In Ontario Hydro at pp. 367-368 Dickson J. said: "Once a doctrine of restitution or unjust enrichment is recognized, the distinction as to mistake of law and mistake of fact becomes simply meaningless."

In Air Canada v. British Columbia (1989) 59 D.L.R. (4th) 161, 192 La Forest J. said that he had no hesitation in following Dickson J.'s lead in these matters:

     "In my view the distinction between mistake of fact and mistake of law should play no part in the law of restitution. Both species of mistake, if one can be distinguished from the other, should, in an appropriate case, be considered as factors which can make an enrichment at the plaintiff's expense 'unjust' or 'unjustified'."

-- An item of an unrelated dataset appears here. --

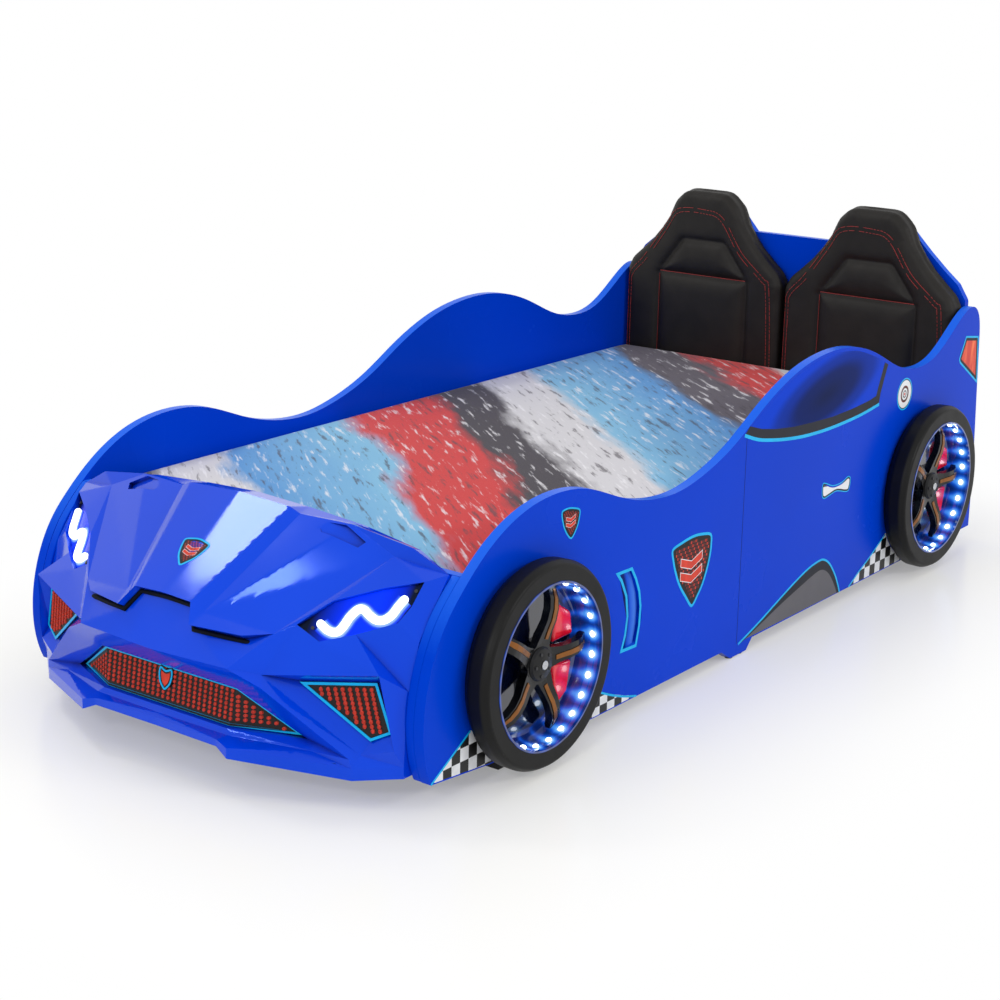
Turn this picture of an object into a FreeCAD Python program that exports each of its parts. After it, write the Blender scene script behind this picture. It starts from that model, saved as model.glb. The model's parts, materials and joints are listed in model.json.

In David Securities, 175 C.L.R. 353, 375 Mason C.J. and others, after referring to the statement by Dickson J. and to the description by Deane J. in Pavey & Matthews Pty Ltd v. Paul (1987) 162 C.L.R. 221, 256-257 of unjust enrichment as a "unifying legal concept", said:

     "If the ground for ordering recovery is that the defendant has been unjustly enriched, there is no justification for drawing distinctions on the basis of how the enrichment was gained, except in so far as the manner of gaining the enrichment bears upon the justice of the case."